Matviyenko, Klebanov and Putin prot?g? Leonid Reiman, retained as telecommunications minister, hail from the president's home town, St. Petersburg.

New Finance Minister Alexei Kudrin and Economic Strategy Minister German Gref also hail from the northern capital, but they are more solidly associated with right-wing liberal Anatoly Chubais, chief executive of Unified Energy Systems, said Nikolai Petrov, an analyst at the Moscow Carnegie Center.

Paradoxically enough, Gref's appointment serves to illustrate how strong "the family's" influence is on the White House and Kremlin, said Ryabov. Once tipped to become deputy prime minister - personally tapped by Putin to shape the nation's long-term economic development - Gref barely grabbed a ministerial post after being publicly criticized by Berezovsky.

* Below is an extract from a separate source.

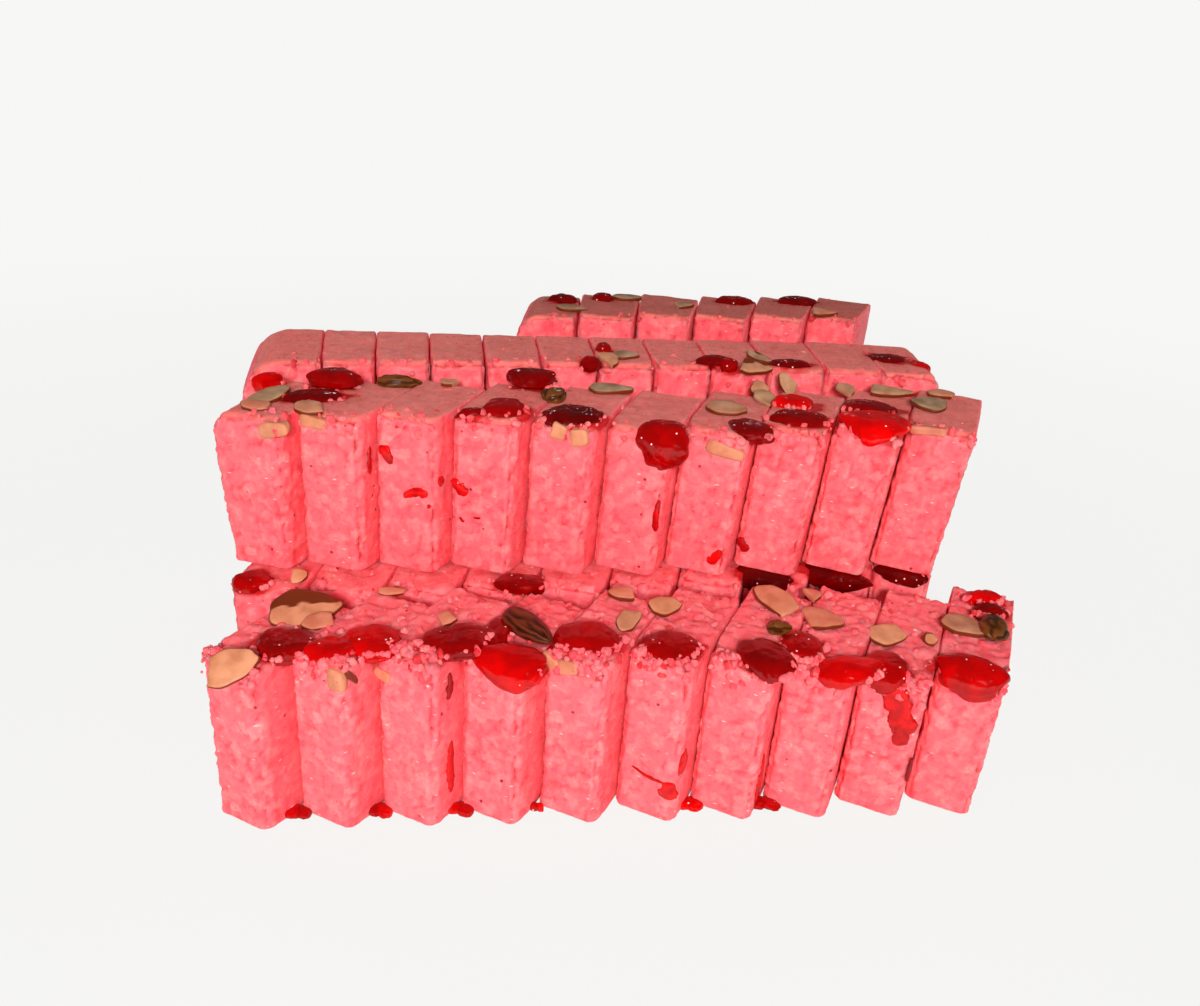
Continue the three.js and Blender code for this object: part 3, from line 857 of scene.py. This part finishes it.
def dress_uncut(node, marks, slant, seed):
    """A long block whose front edge runs back by slant mm from left to right, with grooves
    of MARK_DEEP exp(-(d / MARK_WIDE)^2), d being the distance to the nearest mark."""
    low, high = (np.array(corner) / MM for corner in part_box(node))
    size = high - low
    local, quads, values = crumbed(tuple(size), UNCUT_SPACING, seed, np.array([seed * 9.0, 0, 0]))
    step = size[0] / marks
    nearest = np.clip(np.round(local[:, 0] / step), 1, marks - 1)  # none at the two ends
    away = np.abs(local[:, 0] - nearest * step)
    groove = MARK_DEEP * np.exp(-((away / MARK_WIDE) ** 2))
    middle = size[1] / 2
    pull = np.clip((local[:, 1] - middle) / middle, -1, 1)
    local[:, 1] -= np.sign(pull) * groove * (np.abs(pull) > 0.9)
    local[:, 2] -= groove * (local[:, 2] > size[2] - 3)
    local[:, 1] += slant * local[:, 0] / size[0] * (1 - local[:, 1] / size[1])
    values["top_skin_and_shade"] = values["top_skin_and_shade"] * 0.5
    piece = make_piece("halwa_" + node, local + low, quads, HALWA, values)
    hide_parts(node)


for number, (node, given) in enumerate(UNCUT.items()):
    dress_uncut(node, seed=700 + 50 * number, **given)
print("uncut stretches:", len(UNCUT))

# %% [markdown]
# ## Cherries
#
# A candied cherry was pressed flat into the warm top, and the knife tore it, so it is a
# cushion with an uneven outline. It is swept by two angles: t goes round it and s from pole
# to pole. Folds are pressed in where a noise passes through zero, which gives winding
# lines like those of a fruit that has shrunk. Only its upper part stands out of the halwa.


# %% Cherry shape
def closed_faces(rings, around):
    """The triangles of a closed surface whose points are counted ring by ring from the top
    down, then the top pole and the bottom pole."""
    index = np.arange(rings * around).reshape(rings, around)
    after = np.roll(index, -1, 1)
    a, b, c, d = index[:-1], index[1:], after[1:], after[:-1]
    body = [np.stack(three, -1).reshape(-1, 3) for three in ((a, b, c), (a, c, d))]
    cap = np.stack([np.full(around, index.size), index[0], after[0]], -1)
    base = np.stack([np.full(around, index.size + 1), after[-1], index[-1]], -1)
    return np.concatenate([*body, cap, base])


def ball_grid(around, rings):
    """Two angles on a grid, t round the upright axis and s from the top pole down, as flat
    arrays, the ball's points sin s cos t, sin s sin t, cos s, and the triangles."""
    s = np.linspace(0, math.pi, rings + 1)[1:-1]
    t = np.linspace(0, 2 * math.pi, around, endpoint=False)
    ss, tt = np.meshgrid(s, t, indexing="ij")
    s, t = np.append(ss, [0, math.pi]), np.append(tt, [0, 0])
    ball = np.column_stack([np.sin(s) * np.cos(t), np.sin(s) * np.sin(t), np.cos(s)])
    return t, s, ball, closed_faces(rings - 1, around)


def turned(points, turn, tilt=0.0):
    """Points turned by turn degrees about Z, then tipped forward by tilt degrees about X."""
    a, b = math.radians(turn), math.radians(tilt)
    about_z = np.array([[math.cos(a), -math.sin(a), 0], [math.sin(a), math.cos(a), 0], [0, 0, 1]])
    about_x = np.array([[1, 0, 0], [0, math.cos(b), -math.sin(b)], [0, math.sin(b), math.cos(b)]])
    return points @ (about_x @ about_z).T


CHERRY_TALL = 3.9  # mm above its widest line
CHERRY_DEEP = 3.2  # mm below it
CHERRY_SUNK = 1.3  # mm that its widest line lies under the top
FOLD_WIDE = 0.13  # of the second noise, on either side of zero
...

Moscow Mayor Yury Luzhkov's decline as a power broker was underlined by the fact that his clan received just one post in the new Cabinet - that of tax minister, which went to city tax chief Gennady Bukayev.

The handful of appointments from rival groups is insufficient to counter-balance "the family's" stranglehold on most of the key posts in the government and the bureaucracy, said both Volk and Ryabov.

Vladimir Pribylovsky, an analyst at the Panorama think tank, said it is unclear why Putin "is unable or unwilling to break away from 'the family'" now that he has become full-fledged president.

The Prosecutor General's Office resumed the criminal investigation into the activities of the Atoll security service, Interfax reported Friday.

Detectives from the Interior Ministry first raided Atoll offices in 1998, unearthing alleged evidence of eavesdropping on the retinue of Yeltsin, including his daughter Tatyana Dyachenko. The probe on Atoll had been put on ice earlier this year, but, according to Interfax, federal prosecutors now say they have acquired new information on the company's activities.

The head of the security company, Sergei Sokolov, testified to investigators that he had been acting on the orders of Berezovsky. Berezovsky has repeatedly denied any links to Atoll.